Nowadays, Brian goes on home visits after an offence has been committed and they’re saying, if I admit it, will I get off with a caution? Does that mean I won’t have to go to court?

He’s gone round to see a 15-year-old about an offence. The youth answers the door and Brian explains why he’s there. What the fuck’s it got to do with you, the youth replies. Brian says he’ll be helping to decide what
happens. I’ve already admitted it, says the youth, I’m going to get a caution. He’s standing on the doorstep, verbally abusing Brian, when the father comes out, telling his son not to be rude to the officer. The boy tells his father to mind his own fucking business, and punches him. They’re all in the house now, Brian restraining the struggling youth, mother and father dancing round them, saying go on officer, give him a good hiding.

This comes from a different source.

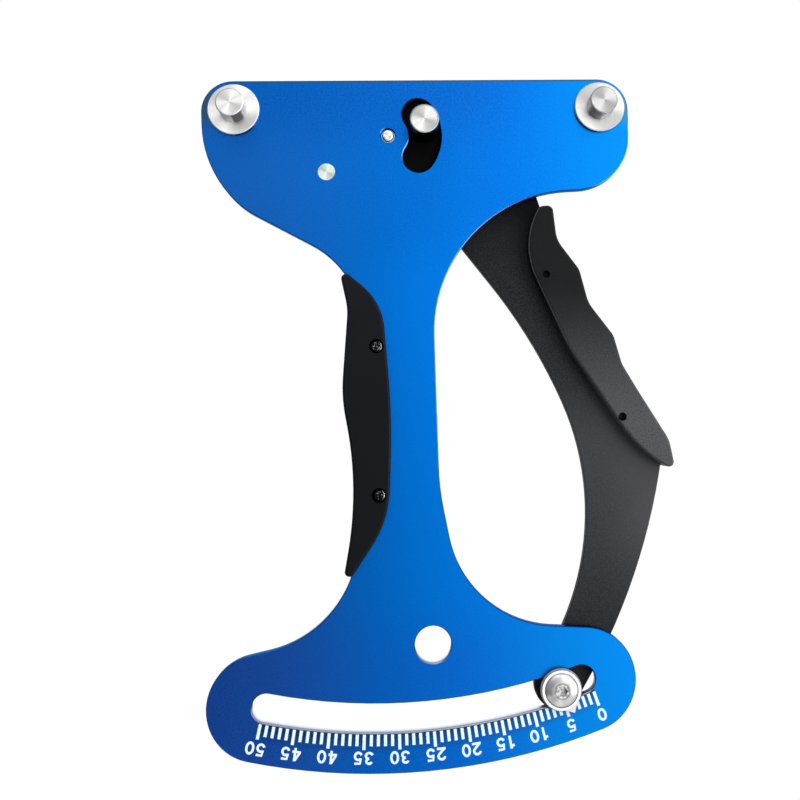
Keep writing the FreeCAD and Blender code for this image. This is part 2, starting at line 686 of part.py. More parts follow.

Brian doesn’t know what it’s all about. They say it’s the Sixties and the do-gooders, but if you ask him what the difference is between his own son and some of the boys in trouble, he’d say it was care and affection, and teaching them right from wrong. At an early age, Brian would slap his boy’s hand if he was naughty. He loves the bones of his children, but he will smack them, and he thinks they do learn from that. Then he sits with his son of an evening, gives him time. They’ll go through schoolwork, always have a cuddle. That’s what’s missing for so many of them. You see families and you think, if you can buy them all these material things, why can’t you give them love. Brian sees these kids and, sometimes, he just wants to put his arms around them and give them a great big hug. There’s one lad, in a group Brian goes bowling with occasionally. This lad’ll be acting all tough with his mates, but Brian’ll say, come here, put his arm round him, and the lad’ll do it. You can see that he wants to.